## [Task statement]
In the listing below, find the line that contains "for side in" and the line that contains "for node in". Quote both and every line between them, exactly, and nothing more.

## [Data shown]
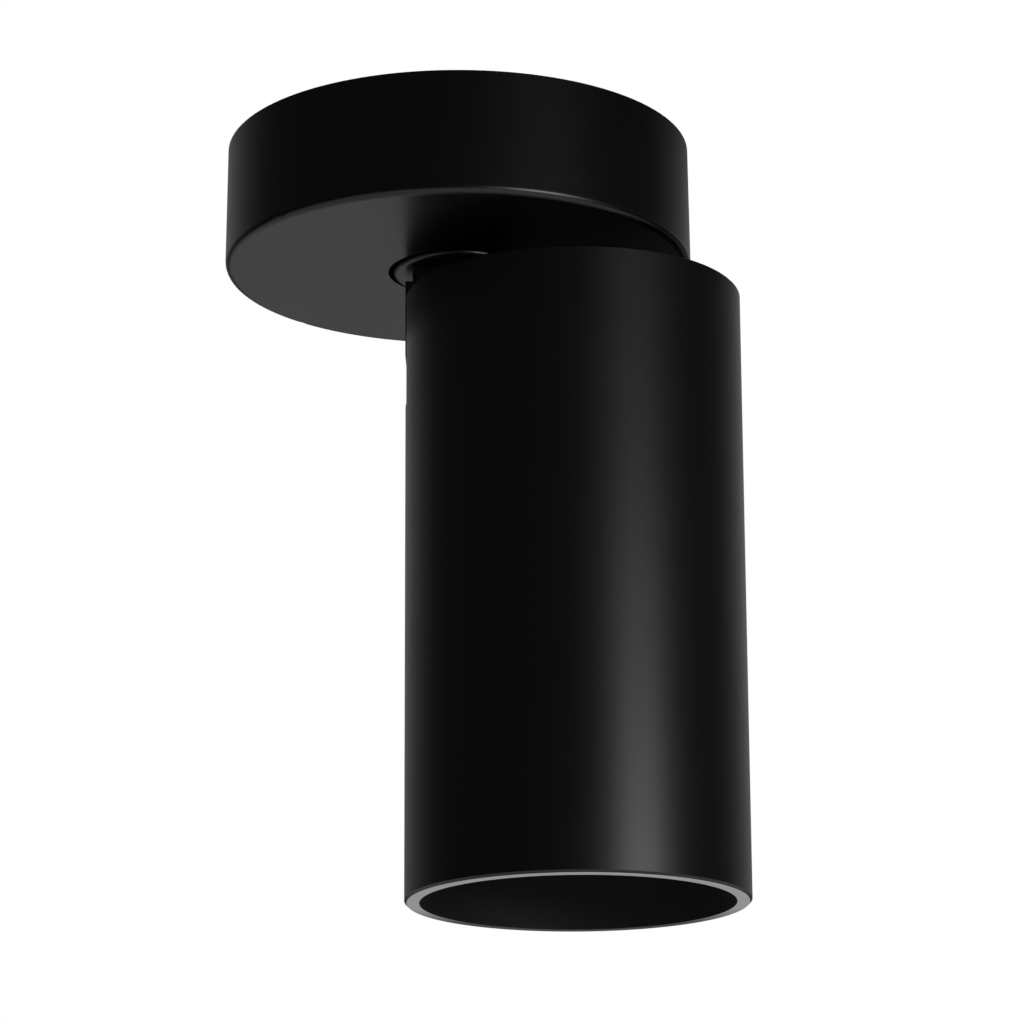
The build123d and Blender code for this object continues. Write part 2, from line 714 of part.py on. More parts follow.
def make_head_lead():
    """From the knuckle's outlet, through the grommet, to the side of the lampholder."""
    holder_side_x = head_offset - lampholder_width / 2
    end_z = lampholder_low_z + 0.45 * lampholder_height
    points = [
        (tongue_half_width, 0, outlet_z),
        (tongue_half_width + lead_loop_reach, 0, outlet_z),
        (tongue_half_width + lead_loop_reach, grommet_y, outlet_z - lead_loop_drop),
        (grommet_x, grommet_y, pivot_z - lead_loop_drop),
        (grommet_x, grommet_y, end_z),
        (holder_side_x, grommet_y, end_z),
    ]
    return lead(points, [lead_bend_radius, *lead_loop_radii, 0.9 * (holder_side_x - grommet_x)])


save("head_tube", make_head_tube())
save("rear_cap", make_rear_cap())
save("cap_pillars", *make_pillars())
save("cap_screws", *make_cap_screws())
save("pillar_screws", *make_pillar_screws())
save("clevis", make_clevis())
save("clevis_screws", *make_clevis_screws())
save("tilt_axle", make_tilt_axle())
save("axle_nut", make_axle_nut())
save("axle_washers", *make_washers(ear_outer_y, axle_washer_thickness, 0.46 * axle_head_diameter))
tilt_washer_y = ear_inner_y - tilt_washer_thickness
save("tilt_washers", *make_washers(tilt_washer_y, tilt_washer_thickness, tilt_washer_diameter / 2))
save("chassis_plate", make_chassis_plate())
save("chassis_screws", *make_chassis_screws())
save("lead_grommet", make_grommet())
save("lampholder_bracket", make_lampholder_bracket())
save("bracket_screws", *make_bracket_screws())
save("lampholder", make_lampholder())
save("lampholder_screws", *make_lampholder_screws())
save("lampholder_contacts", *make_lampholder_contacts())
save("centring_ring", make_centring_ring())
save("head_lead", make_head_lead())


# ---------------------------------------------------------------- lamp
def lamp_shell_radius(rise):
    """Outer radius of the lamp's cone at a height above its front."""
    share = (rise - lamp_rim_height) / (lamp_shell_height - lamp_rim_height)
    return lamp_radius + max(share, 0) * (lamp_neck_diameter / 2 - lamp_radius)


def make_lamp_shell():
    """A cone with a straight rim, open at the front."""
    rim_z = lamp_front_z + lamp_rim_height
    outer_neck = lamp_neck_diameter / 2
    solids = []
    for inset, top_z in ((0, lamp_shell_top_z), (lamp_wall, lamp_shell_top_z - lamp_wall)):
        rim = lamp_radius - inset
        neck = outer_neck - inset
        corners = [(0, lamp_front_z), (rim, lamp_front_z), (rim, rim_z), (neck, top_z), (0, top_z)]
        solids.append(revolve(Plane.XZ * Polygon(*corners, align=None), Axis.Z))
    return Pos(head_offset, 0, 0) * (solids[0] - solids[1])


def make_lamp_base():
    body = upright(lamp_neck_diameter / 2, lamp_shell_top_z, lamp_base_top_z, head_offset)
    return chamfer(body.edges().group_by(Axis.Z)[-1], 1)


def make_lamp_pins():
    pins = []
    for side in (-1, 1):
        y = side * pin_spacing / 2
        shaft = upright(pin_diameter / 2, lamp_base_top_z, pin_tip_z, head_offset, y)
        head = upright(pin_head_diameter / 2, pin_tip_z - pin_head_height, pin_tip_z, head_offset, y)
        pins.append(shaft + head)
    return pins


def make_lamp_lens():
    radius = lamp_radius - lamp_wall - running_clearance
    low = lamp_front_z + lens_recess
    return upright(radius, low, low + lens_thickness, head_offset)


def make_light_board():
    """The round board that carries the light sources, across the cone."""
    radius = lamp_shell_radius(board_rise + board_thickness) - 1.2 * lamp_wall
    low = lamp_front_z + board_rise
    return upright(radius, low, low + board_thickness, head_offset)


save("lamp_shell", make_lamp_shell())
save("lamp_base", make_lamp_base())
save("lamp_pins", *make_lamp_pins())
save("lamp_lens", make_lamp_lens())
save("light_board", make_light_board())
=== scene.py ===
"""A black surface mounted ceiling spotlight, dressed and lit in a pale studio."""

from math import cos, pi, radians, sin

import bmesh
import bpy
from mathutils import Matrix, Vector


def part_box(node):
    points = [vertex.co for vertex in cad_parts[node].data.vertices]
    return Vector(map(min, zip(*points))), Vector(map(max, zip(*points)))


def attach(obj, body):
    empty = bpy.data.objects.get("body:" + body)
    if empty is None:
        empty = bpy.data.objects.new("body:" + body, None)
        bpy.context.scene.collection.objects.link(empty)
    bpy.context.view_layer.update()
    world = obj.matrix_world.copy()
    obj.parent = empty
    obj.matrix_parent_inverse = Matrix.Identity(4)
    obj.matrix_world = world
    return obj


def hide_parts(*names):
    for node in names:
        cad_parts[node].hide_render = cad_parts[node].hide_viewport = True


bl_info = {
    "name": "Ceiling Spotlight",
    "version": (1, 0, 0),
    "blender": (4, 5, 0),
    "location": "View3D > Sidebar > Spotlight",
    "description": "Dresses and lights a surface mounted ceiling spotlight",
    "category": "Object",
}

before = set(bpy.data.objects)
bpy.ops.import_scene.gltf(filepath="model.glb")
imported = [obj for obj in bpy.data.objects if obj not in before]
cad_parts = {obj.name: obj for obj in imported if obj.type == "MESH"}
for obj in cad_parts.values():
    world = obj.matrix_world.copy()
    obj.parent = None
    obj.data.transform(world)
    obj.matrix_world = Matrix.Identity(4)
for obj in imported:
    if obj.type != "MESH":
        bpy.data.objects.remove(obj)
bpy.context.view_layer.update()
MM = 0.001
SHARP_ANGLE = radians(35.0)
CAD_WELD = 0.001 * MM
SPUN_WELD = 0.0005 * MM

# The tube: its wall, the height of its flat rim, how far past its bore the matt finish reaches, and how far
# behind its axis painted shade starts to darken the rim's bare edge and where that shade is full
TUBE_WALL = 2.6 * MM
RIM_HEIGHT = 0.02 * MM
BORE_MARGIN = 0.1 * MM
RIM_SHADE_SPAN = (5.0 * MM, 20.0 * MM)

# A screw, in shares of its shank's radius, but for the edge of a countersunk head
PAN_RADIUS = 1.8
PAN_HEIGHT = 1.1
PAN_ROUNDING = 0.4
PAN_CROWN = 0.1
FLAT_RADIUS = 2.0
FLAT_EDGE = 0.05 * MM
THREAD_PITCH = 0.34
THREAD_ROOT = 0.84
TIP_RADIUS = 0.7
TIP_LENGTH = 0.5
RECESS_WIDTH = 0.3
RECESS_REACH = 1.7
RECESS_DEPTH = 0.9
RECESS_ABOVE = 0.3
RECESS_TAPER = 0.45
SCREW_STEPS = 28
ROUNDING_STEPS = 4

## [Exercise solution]
    for side in (-1, 1):
        y = side * pin_spacing / 2
        shaft = upright(pin_diameter / 2, lamp_base_top_z, pin_tip_z, head_offset, y)
        head = upright(pin_head_diameter / 2, pin_tip_z - pin_head_height, pin_tip_z, head_offset, y)
        pins.append(shaft + head)
    return pins


def make_lamp_lens():
    radius = lamp_radius - lamp_wall - running_clearance
    low = lamp_front_z + lens_recess
    return upright(radius, low, low + lens_thickness, head_offset)


def make_light_board():
    """The round board that carries the light sources, across the cone."""
    radius = lamp_shell_radius(board_rise + board_thickness) - 1.2 * lamp_wall
    low = lamp_front_z + board_rise
    return upright(radius, low, low + board_thickness, head_offset)


save("lamp_shell", make_lamp_shell())
save("lamp_base", make_lamp_base())
save("lamp_pins", *make_lamp_pins())
save("lamp_lens", make_lamp_lens())
save("light_board", make_light_board())
=== scene.py ===
"""A black surface mounted ceiling spotlight, dressed and lit in a pale studio."""

from math import cos, pi, radians, sin

import bmesh
import bpy
from mathutils import Matrix, Vector


def part_box(node):
    points = [vertex.co for vertex in cad_parts[node].data.vertices]
    return Vector(map(min, zip(*points))), Vector(map(max, zip(*points)))


def attach(obj, body):
    empty = bpy.data.objects.get("body:" + body)
    if empty is None:
        empty = bpy.data.objects.new("body:" + body, None)
        bpy.context.scene.collection.objects.link(empty)
    bpy.context.view_layer.update()
    world = obj.matrix_world.copy()
    obj.parent = empty
    obj.matrix_parent_inverse = Matrix.Identity(4)
    obj.matrix_world = world
    return obj


def hide_parts(*names):
    for node in names:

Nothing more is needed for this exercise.